Instructions to follow: Write out the whole listing exactly as it stands.

Available data:
---------------

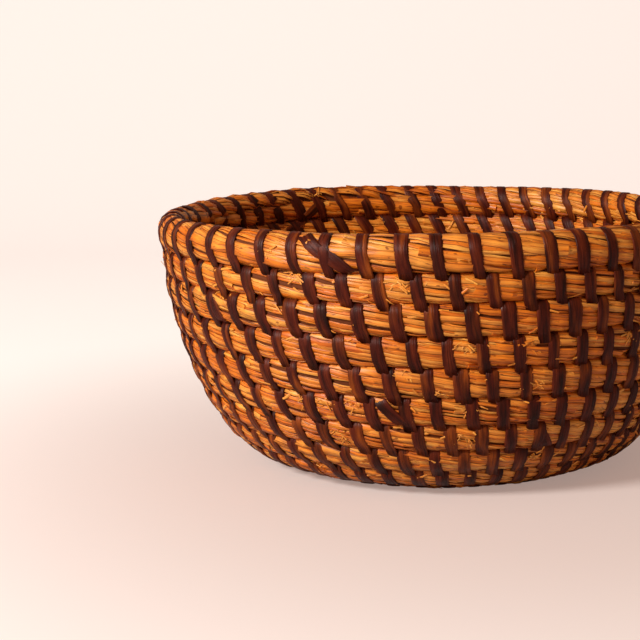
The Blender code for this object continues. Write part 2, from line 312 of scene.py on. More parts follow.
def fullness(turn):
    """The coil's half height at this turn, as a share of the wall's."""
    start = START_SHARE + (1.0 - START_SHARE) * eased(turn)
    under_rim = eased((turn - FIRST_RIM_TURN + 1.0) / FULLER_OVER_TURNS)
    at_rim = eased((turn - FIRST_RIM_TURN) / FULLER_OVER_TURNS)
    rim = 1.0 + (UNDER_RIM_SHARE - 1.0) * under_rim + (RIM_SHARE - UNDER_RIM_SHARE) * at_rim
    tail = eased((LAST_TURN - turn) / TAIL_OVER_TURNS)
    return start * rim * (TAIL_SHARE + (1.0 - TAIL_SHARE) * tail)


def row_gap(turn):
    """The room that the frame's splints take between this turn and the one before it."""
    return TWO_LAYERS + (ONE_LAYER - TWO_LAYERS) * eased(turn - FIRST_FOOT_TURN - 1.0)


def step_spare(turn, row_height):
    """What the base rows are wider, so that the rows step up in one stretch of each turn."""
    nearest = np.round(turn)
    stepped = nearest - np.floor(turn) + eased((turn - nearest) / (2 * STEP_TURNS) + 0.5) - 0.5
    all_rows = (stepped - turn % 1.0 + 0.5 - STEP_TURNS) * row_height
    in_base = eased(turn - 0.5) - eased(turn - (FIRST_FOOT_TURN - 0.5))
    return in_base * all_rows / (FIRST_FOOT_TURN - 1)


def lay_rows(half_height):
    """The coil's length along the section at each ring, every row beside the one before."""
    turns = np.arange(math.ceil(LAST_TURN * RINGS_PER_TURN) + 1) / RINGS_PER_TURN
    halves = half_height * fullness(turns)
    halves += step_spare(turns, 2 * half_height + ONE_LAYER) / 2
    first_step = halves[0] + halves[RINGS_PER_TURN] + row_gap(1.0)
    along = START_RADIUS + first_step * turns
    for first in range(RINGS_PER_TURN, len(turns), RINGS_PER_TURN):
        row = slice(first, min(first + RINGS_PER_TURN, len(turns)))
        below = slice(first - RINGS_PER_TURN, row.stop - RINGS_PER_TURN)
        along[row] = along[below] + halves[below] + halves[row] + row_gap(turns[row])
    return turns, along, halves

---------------

Task answer:
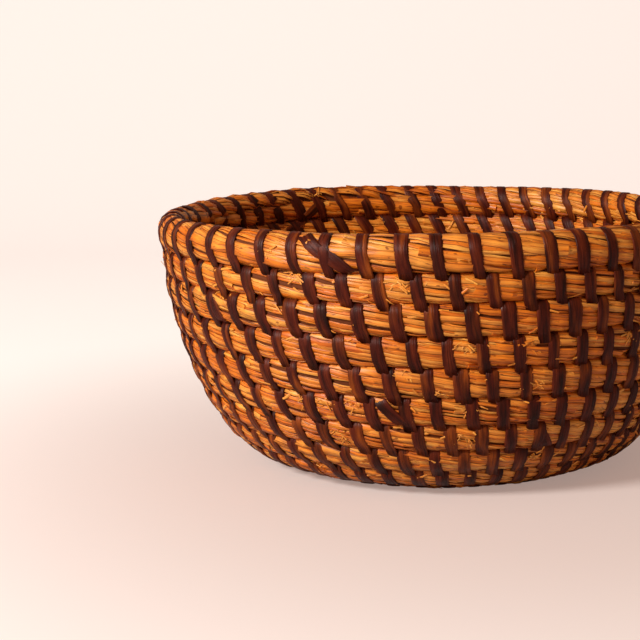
The Blender code for this object continues. Write part 2, from line 312 of scene.py on. More parts follow.
def fullness(turn):
    """The coil's half height at this turn, as a share of the wall's."""
    start = START_SHARE + (1.0 - START_SHARE) * eased(turn)
    under_rim = eased((turn - FIRST_RIM_TURN + 1.0) / FULLER_OVER_TURNS)
    at_rim = eased((turn - FIRST_RIM_TURN) / FULLER_OVER_TURNS)
    rim = 1.0 + (UNDER_RIM_SHARE - 1.0) * under_rim + (RIM_SHARE - UNDER_RIM_SHARE) * at_rim
    tail = eased((LAST_TURN - turn) / TAIL_OVER_TURNS)
    return start * rim * (TAIL_SHARE + (1.0 - TAIL_SHARE) * tail)


def row_gap(turn):
    """The room that the frame's splints take between this turn and the one before it."""
    return TWO_LAYERS + (ONE_LAYER - TWO_LAYERS) * eased(turn - FIRST_FOOT_TURN - 1.0)


def step_spare(turn, row_height):
    """What the base rows are wider, so that the rows step up in one stretch of each turn."""
    nearest = np.round(turn)
    stepped = nearest - np.floor(turn) + eased((turn - nearest) / (2 * STEP_TURNS) + 0.5) - 0.5
    all_rows = (stepped - turn % 1.0 + 0.5 - STEP_TURNS) * row_height
    in_base = eased(turn - 0.5) - eased(turn - (FIRST_FOOT_TURN - 0.5))
    return in_base * all_rows / (FIRST_FOOT_TURN - 1)


def lay_rows(half_height):
    """The coil's length along the section at each ring, every row beside the one before."""
    turns = np.arange(math.ceil(LAST_TURN * RINGS_PER_TURN) + 1) / RINGS_PER_TURN
    halves = half_height * fullness(turns)
    halves += step_spare(turns, 2 * half_height + ONE_LAYER) / 2
    first_step = halves[0] + halves[RINGS_PER_TURN] + row_gap(1.0)
    along = START_RADIUS + first_step * turns
    for first in range(RINGS_PER_TURN, len(turns), RINGS_PER_TURN):
        row = slice(first, min(first + RINGS_PER_TURN, len(turns)))
        below = slice(first - RINGS_PER_TURN, row.stop - RINGS_PER_TURN)
        along[row] = along[below] + halves[below] + halves[row] + row_gap(turns[row])
    return turns, along, halves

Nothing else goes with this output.